Death knell

B ittersweet week at the Portland Press Herald
By JEFF INGLIS  |  June 3, 2009

Last week was a bittersweet week for the people who work at the Portland Press Herald and its sister publications. It is hard to fault them for the steps they took to try to preserve some semblance of the present, but we cannot avoid the fact that they have sounded the death knell both for the newspapers that employ them and the unions that represent them.

Which is not to say they had much choice. At a press conference announcing a contract agreement between the Portland Newspaper Guild and Richard Connor, the Bangor native who has been trying to buy the papers for the past year, guild president Tom Bell put a positive spin on things, calling the deal "a remarkable story." He is certainly right that without the agreement of his union and the several smaller ones involved with the company, the papers might well have closed altogether. But the price the unions are paying to avoid that fate is a cruel second-best.

Thanks to union concessions including a 10-percent wage cut to a new level that will be frozen for two years, a pension freeze, suspension of company 401(k) contributions, the papers are not closing. But they certainly will be changing significantly.

Even the unions themselves are speculating that more than 100 jobs will disappear (the unions hope they'll come through buyouts rather than outright layoffs, but that remains to be seen). What they are not saying, publicly at least, is that if that lowball number is real, union membership will shrink by 25 percent (the 500-employee company has just more than 400 union workers). And if more people's jobs go, the unions will be even smaller.

Collective power, already almost nil, will weaken further. Sure, those union members who keep their jobs get "sweat equity" in the form of 15 percent of any increase in the company's value. But there are no guarantees that the company will, in fact, gain value. And while the guild also gets three seats on the company's board of directors, that won't be a majority, and (depending on whether the board has seven or nine seats) may be an utterly powerless bloc.

In fact, in an ironic twist, the unions may end up in a position relative to Connor similar to where Knight-Ridder and now McClatchy have found themselves in dealing with the Blethen family: as minority owners who find out the results of important decisions only after they have been made.
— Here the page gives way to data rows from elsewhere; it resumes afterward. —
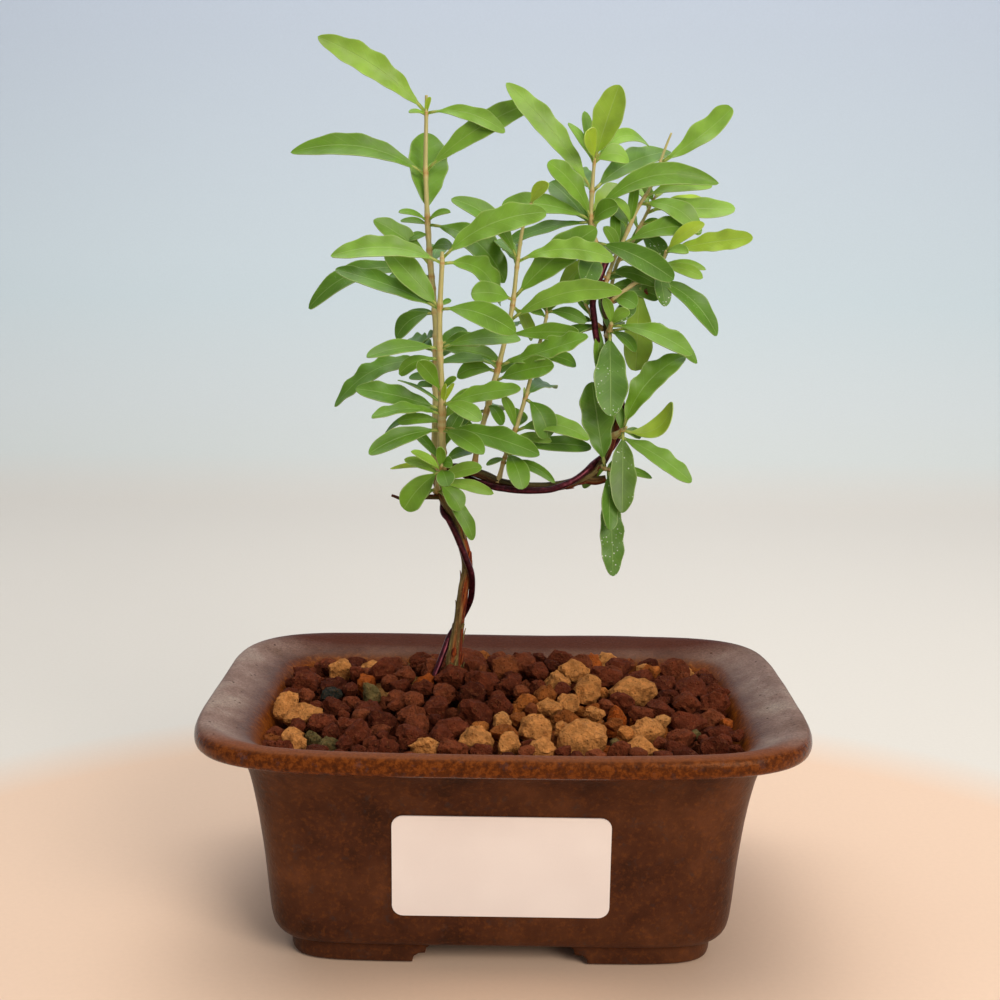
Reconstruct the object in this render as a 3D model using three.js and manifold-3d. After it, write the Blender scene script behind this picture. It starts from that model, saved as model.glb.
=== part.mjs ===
// A young pomegranate trained as a bonsai, in a soft-rectangular glazed clay pot with four feet.
// Millimetres, +Z up, the front of the pot towards -Y, origin under the middle of the pot on the ground.
import * as THREE from "three";
import { mergeVertices } from "three/addons/utils/BufferGeometryUtils.js";
import Module from "manifold-3d";

const wasm = await Module();
wasm.setup();

// ---------------------------------------------------------------- driving dimensions

const GAP = 0.3; // clearance between pieces that touch
const FRONT = new THREE.Vector3(0, -1, 0);

// The pot's level sections are soft rectangles: |x/a|^n + |y/b|^n = 1, squarer as n grows.
// Each row is [half width a, half depth b, height, squareness n].
const POT_SIDES = 28;
const POT_OUTSIDE = [
  [52, 35.2, 5, 8],
  [54.4, 36.6, 7.5, 8],
  [55.4, 37.2, 14, 8],
  [56.4, 38, 26, 8],
  [58.2, 39.6, 39, 8],
  [60.2, 42.3, 48, 7.5],
  [65, 48, 52.4, 6],
  [70.8, 54.2, 53.1, 5.2],
  [71.9, 55.3, 55.3, 5.2],
  [70.8, 54.2, 57.6, 5.2],
  [69.4, 52.8, 58, 5.2],
];
const POT_INSIDE = [
  [46.5, 30, 10, 8],
  [49.2, 32.4, 12.5, 8],
  [52.8, 35.6, 38, 8],
  [56.4, 39.2, 50, 7.5],
  [59, 42, 54, 7],
  [73.2, 56.4, 60, 5.2],
];
const FOOT_RING = [
  [49.8, 33.4, 0, 8],
  [50.6, 34.2, 1, 8],
  [50.6, 34.2, 6.8, 8],
];
const FOOT_RING_INSIDE = { a: 42, b: 26, squareness: 6 };
const FOOT_GAP_FRONT = 20.5; // half the opening between the feet, front and back
const FOOT_GAP_SIDE = 15; // the same on the two short sides
const POT_FLOOR_TOP = 10;
const DRAIN_RADIUS = 6;
const DRAIN_SIDES = 24;
const DRAIN_DEPTH = 12; // of the cutter, through the whole floor
const DRAIN_MIDDLE = 7; // its height
const DRAIN_X = 24;
const MESH_SQUARE = 20;
const MESH_THICKNESS = 1;
const MESH_HOLES = 3; // holes along a side
const MESH_HOLE = 4.4;
const MESH_PITCH = 6;

// The blank label stands on the front wall, leaning with it.
const LABEL_WIDTH = 50;
const LABEL_HEIGHT = 25;
const LABEL_CORNER = 3;
const LABEL_THICKNESS = 0.6;
const LABEL_BOTTOM = 13.5;

// The soil is a low mound of grains, highest behind the trunk.
const SOIL_EDGE = 50.2; // height of the bed at the pot wall
const SOIL_MOUND = 7.2;
const SOIL_PEAK = [3, 18];
const SOIL_SPREAD = { x: 42, front: 36, back: 16 };
const GRAIN_PITCH = 10.4;
const GRAIN_RADIUS = 5.8;
const GRAIN_INSET = 5.8; // the outermost grains' middles stay this far inside the bed's edge
const GRAIN_SEED = 7;
const TAN_PATCH = { x: 17, y: -17, halfWidth: 26, halfDepth: 13.5, depth: 5 };

// Wood. Each point is [x, y, z, radius].
const TRUNK = [
  [-13, 12, 50, 2.6],
  [-13, 12, 56.5, 2.4],
  [-12.7, 12, 61.5, 1.9],
  [-11.5, 12, 71.5, 1.45],
  [-10.5, 11, 79.5, 1.35],
  [-9.5, 10, 86, 1.35],
  [-10.9, 9, 93, 1.4],
  [-12.9, 8, 99.5, 1.45],
  [-15.7, 8, 104.5, 1.5],
  [-16.5, 8, 108.5, 1.5],
  [-13, 7, 111.3, 1.25],
  [-6, 5, 110, 1.15],
  [-1, 3, 108.3, 1.15],
  [6, 2, 107.6, 1.15],
  [13.5, 2, 108.1, 1.1],
  [20.5, 3, 110.5, 1.05],
  [23.8, 4, 113.7, 0.95],
  [26, 5, 119, 0.9],
  [27, 6, 126, 0.9],
  [26, 8, 135, 0.9],
  [24.7, 9, 143.5, 0.9],
  [23.9, 10, 151, 0.9],
  [22.8, 11, 158, 0.9],
];
const TRUNK_SIDES = 7;
const TRUNK_STEPS = 46;
const TWIG_SIDES = 6;
const TWIG_STEPS = 6;
const STEM_SIDES = 4;
const CUT_STUB = [
  [19, 3, 109.6, 1.1],
  [22, 2.5, 109.3, 1.1],
  [24.5, 2.5, 109.8, 0.9],
];
const CUT_LIMB = [
  [24, 10.2, 152.5, 1],
  [28, 11, 153.9, 1.1],
  [31, 11, 154.7, 1.2],
  [34.2, 10.5, 155.4, 1.25],
];
const DEAD_TWIG = [
  [-15.5, 8, 104, 0.8],
  [-20, 7, 104, 0.6],
  [-25, 6, 103.5, 0.5],
  [-28.5, 6, 104.5, 0.35],
];

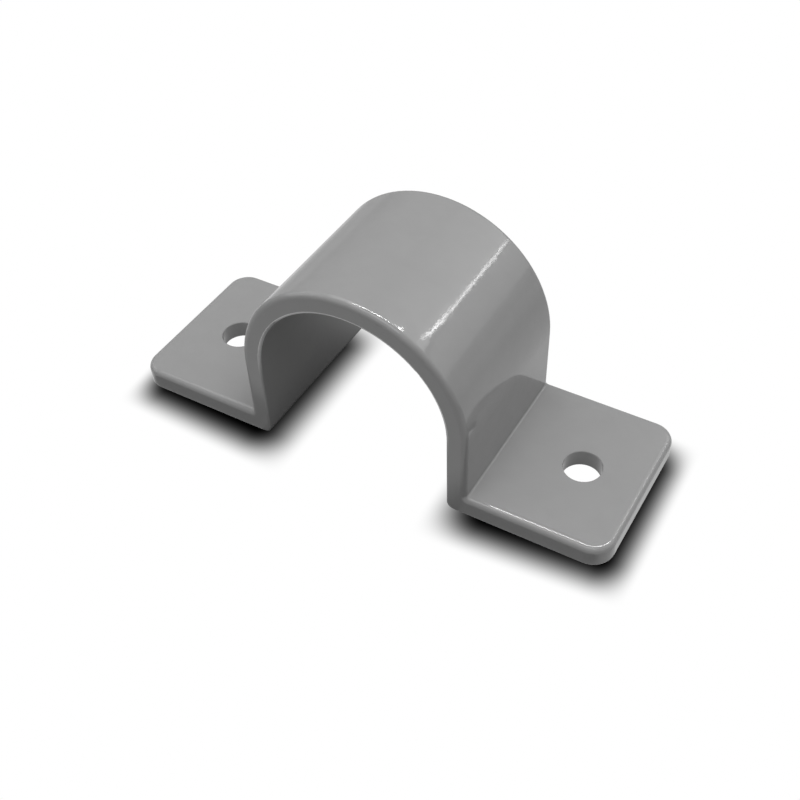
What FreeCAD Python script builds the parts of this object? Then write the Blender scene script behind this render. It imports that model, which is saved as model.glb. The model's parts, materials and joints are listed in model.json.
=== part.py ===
# Two-hole conduit strap, moulded in one piece: a half-round saddle over the conduit on two
# short straight legs, and two flat feet with one screw hole each.
# Millimetres. X runs from foot to foot, Y along the conduit, Z up from the mounting surface.
# The origin is the middle of the mounting surface, under the crown.
import FreeCAD, Part
import math
import os

from FreeCAD import Vector

# driving dimensions, the seat for the conduit
seat_diameter = 33.4         # the outside diameter of a 1 inch conduit, and the clear width between the legs
seat_height = 15.0           # the seat's centre above the mounting surface, where the straight legs begin

# driving dimensions, the wall and the feet
wall = 3.4                   # thickness of the saddle and the legs
foot_thickness = 3.6
foot_length = 23.6           # from the leg's outer face to the end of the foot
strap_width = 30.0           # along the conduit
foot_corner_radius = 3.7     # the feet's corners, seen from above

# driving dimensions, the screw holes
hole_diameter = 6.4
hole_from_leg = 13.1         # from the leg's outer face to the hole's centre
hole_rim = 0.1               # broken edge of the upper mouth
hole_relief = 0.5            # bevel of the lower mouth, which lies on the mounting surface

# driving dimensions, the moulded edges
outer_edge_radius = 1.0      # rim of the upper and outer surface
inner_edge_radius = 0.35     # rim of the seat and of the underside
crease_radius = 0.35         # where the leg meets the top of the foot
heel_radius = 1.3            # where the seat turns into the underside of the foot

# what follows from them
seat_radius = seat_diameter / 2
half_width = strap_width / 2
leg_outer = seat_radius + wall
foot_end = leg_outer + foot_length
hole_x = leg_outer + hole_from_leg
overall_height = seat_height + seat_radius + wall


def point(x, z):
    """A point of the section, which lies in the plane of the strap's front face."""
    return Vector(x, -half_width, z)


def line(start, end):
    return Part.LineSegment(point(*start), point(*end)).toShape()


def arc(centre, radius, from_degrees, to_degrees):
    """An arc of the section, through its own middle."""
    spots = []
    for degrees in (from_degrees, (from_degrees + to_degrees) / 2, to_degrees):
        turn = math.radians(degrees)
        spots.append(point(centre[0] + radius * math.cos(turn), centre[1] + radius * math.sin(turn)))
    return Part.Arc(*spots).toShape()


def upper_line():
    """The upper and outer side of the section, from the right foot's end to the left one's."""
    crease_x = leg_outer + crease_radius
    crease_z = foot_thickness + crease_radius
    return [
        line((foot_end, foot_thickness), (crease_x, foot_thickness)),
        arc((crease_x, crease_z), crease_radius, 270, 180),
        line((leg_outer, crease_z), (leg_outer, seat_height)),
        arc((0, seat_height), leg_outer, 0, 180),
        line((-leg_outer, seat_height), (-leg_outer, crease_z)),
        arc((-crease_x, crease_z), crease_radius, 0, -90),
        line((-crease_x, foot_thickness), (-foot_end, foot_thickness)),
    ]


def lower_line():
    """The underside of the feet and the seat, from the right foot's end to the left one's."""
    heel_x = seat_radius + heel_radius
    return [
        line((foot_end, 0), (heel_x, 0)),
        arc((heel_x, heel_radius), heel_radius, 270, 180),
        line((seat_radius, heel_radius), (seat_radius, seat_height)),
        arc((0, seat_height), seat_radius, 0, 180),
        line((-seat_radius, seat_height), (-seat_radius, heel_radius)),
        arc((-heel_x, heel_radius), heel_radius, 0, -90),
        line((-heel_x, 0), (-foot_end, 0)),
    ]


def plan_block():
    """A block with the strap's outline seen from above: a rectangle with round corners."""
    block = Part.makeBox(2 * foot_end, strap_width, 2 * overall_height, point(-foot_end, -overall_height / 2))
    uprights = [edge for edge in block.Edges if abs(edge.tangentAt(edge.FirstParameter).z) > 0.9]
    return block.makeFillet(foot_corner_radius, uprights)


def runs_on(edge, surface):
    """True where an edge lies on a surface all along."""
    for share in (0.1, 0.5, 0.9):
        place = edge.FirstParameter + share * (edge.LastParameter - edge.FirstParameter)
        if Part.Vertex(edge.valueAt(place)).distToShape(surface)[0] > 0.001:
            return False
    return True


def rim(body, skin, plan_side):
    """The closed edge where one skin of the strap meets its outline seen from above."""
    return [edge for edge in body.Edges if runs_on(edge, skin) and runs_on(edge, plan_side)]


def screw_hole(side):
    """The cylinder cut out of one foot: side is 1 on the right and -1 on the left."""
    below = Vector(side * hole_x, 0, -foot_thickness)
    return Part.makeCylinder(hole_diameter / 2, 3 * foot_thickness, below)


def hole_mouths(body, height):
    """The mouths of both screw holes at one height."""
    mouths = []
    for edge in body.Edges:
        if not isinstance(edge.Curve, Part.Circle):
            continue
        upright = abs(edge.Curve.Axis.z) > 0.9 and abs(edge.Curve.Center.z - height) < 0.001
        if upright and abs(edge.Curve.Radius - hole_diameter / 2) < 0.001:
            mouths.append(edge)
    return mouths


def conduit_strap():
    upper = upper_line()
    lower = lower_line()
    ends = [
        line((foot_end, 0), (foot_end, foot_thickness)),
        line((-foot_end, 0), (-foot_end, foot_thickness)),
    ]
    across = Vector(0, strap_width, 0)
    section = Part.Face(Part.Wire(Part.__sortEdges__(upper + lower + ends)))
    block = plan_block()
    body = section.extrude(across).common(block)

    upper_skin = Part.Wire(upper).extrude(across)
    lower_skin = Part.Wire(lower).extrude(across)
    plan_side = Part.makeCompound([face for face in block.Faces if abs(face.normalAt(0, 0).z) < 0.1])
    body = body.makeFillet(outer_edge_radius, rim(body, upper_skin, plan_side))
    body = body.makeFillet(inner_edge_radius, rim(body, lower_skin, plan_side))

    for side in (1, -1):
        body = body.cut(screw_hole(side))
    body = body.makeChamfer(hole_rim, hole_mouths(body, foot_thickness))
    return body.makeChamfer(hole_relief, hole_mouths(body, 0))


os.makedirs("parts", exist_ok=True)
strap = conduit_strap()
strap.exportStep("parts/conduit_strap.step")
print("conduit_strap", round(strap.Volume), "mm3,", len(strap.Faces), "faces, valid:", strap.isValid())
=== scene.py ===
import json
import math

import bpy
import numpy as np
from mathutils import Matrix, Quaternion, Vector


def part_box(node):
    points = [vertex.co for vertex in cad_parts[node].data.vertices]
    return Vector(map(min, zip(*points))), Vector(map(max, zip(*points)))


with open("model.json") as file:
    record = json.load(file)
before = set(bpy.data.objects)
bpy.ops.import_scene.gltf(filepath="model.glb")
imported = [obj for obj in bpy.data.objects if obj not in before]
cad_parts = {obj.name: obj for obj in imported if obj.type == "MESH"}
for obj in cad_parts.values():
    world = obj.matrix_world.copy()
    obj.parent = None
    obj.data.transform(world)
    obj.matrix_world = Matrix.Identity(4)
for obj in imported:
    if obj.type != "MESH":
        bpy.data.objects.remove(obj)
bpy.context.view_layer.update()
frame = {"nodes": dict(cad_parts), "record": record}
print("frame: loaded", ", ".join(frame["nodes"]))

millimetre = 0.001      # in metres


# an sRGB hex colour as the linear red, green, blue and alpha that the shaders take
def toLinear(hexColour):
    channels = [int(hexColour[i:i + 2], 16) / 255 for i in (1, 3, 5)]
    linear = [c / 12.92 if c <= 0.04045 else ((c + 0.055) / 1.055) ** 2.4 for c in channels]
    return (*linear, 1.0)


# One shader node with its own settings; an input takes a number, a colour or another node's output. It
# goes by its name, or by its place where names repeat: a Mix node mixes numbers at 2 and 3 into output 0,
# and colours at 6 and 7 into output 2.
def addNode(tree, kind, settings=None, inputs=None):
    node = tree.nodes.new(kind)
    for name, value in (settings or {}).items():
        setattr(node, name, value)
    for name, value in (inputs or {}).items():
        if isinstance(value, bpy.types.NodeSocket):
            tree.links.new(value, node.inputs[name])
        else:
            node.inputs[name].default_value = value
    return node


# an empty material, its node tree and the node that its surface goes into
def newMaterial(name):
    material = bpy.data.materials.new(name)
    material.use_nodes = True
    tree = material.node_tree
    tree.nodes.clear()
    return material, tree, tree.nodes.new("ShaderNodeOutputMaterial")


# the unit vector at so many degrees round from +X toward +Y, and so many up
def direction(azimuth, elevation):
    turn, rise = math.radians(azimuth), math.radians(elevation)
    return Vector((math.cos(turn) * math.cos(rise), math.sin(turn) * math.cos(rise), math.sin(rise)))


# the plastic
pvcSkin = {
    "paleColour": "#9A9A9A",       # the mid grey body, where the pigment lies a little thinner
    "darkColour": "#949494",       # and where it lies a little thicker
    "cloudSize": 4.0,              # millimetres across one cloud of pigment
    "cloudRange": (0.3, 0.7),      # the clouds' values at the best polish and at the least
    "indexOfRefraction": 1.53,     # rigid PVC
    "polished": 0.09,              # roughness where the mould was polished best
    "dull": 0.12,                  # and where it was least
    "coreDull": 0.38,              # and on the arch's inner face, moulded against the core
    "coreReach": 0.2,              # millimetres past the seat's radius that count as that face
    "waveSize": 2.6,               # millimetres from wave to wave of the skin, sunk as it cooled
    "waveDepth": 0.02,             # millimetres
    "peelSize": 0.8,               # millimetres across the finer unevenness
    "peelDepth": 0.007,            # millimetres
    "sinkStart": 10.5,             # millimetres before the middle, where the skin starts to sink to the front
    "sinkDepth": 0.155,            # millimetres that it has sunk at the front edge
    "archHeight": (12.0, 20.0),    # millimetres up, from no arch to all arch; the legs and feet stay flat
    "paintedHighlightColour": "#E6E6E6",       # a painted highlight: a pale line on the arch's inner front edge
    "paintedHighlightWidth": 0.42,             # millimetres from the inner face and from the front one
}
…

It does remain, though, hard to blame the unions for trying. Many of those who voted for the new contract will lose their jobs — as will some who voted against it, presumably. But the people who remain will still be part of a union, and there is a principle they are upholding by attempting to defend the strength of numbers, even as they must realize the entity is a shadow of its former self.

Connor has been clearly in the driver's seat for some time now, and the unions' concessions only make him stronger. They have tacitly accepted his argument that union members have been overpaid and otherwise overcompensated in the past. Earning back any of the things they just gave up will be difficult, if not impossible: As an example, it will take at least eight years for any worker who survives the layoffs to return to his or her previous pay level — and that's true only if, after the two-year wage freeze, raises return to their previous 2-percent-per-year rate.

It will, then, be quite hard for the unions to counter any further claims Connor makes about what his company's financial needs are, and nigh impossible for them to effectively oppose anything he wants to try.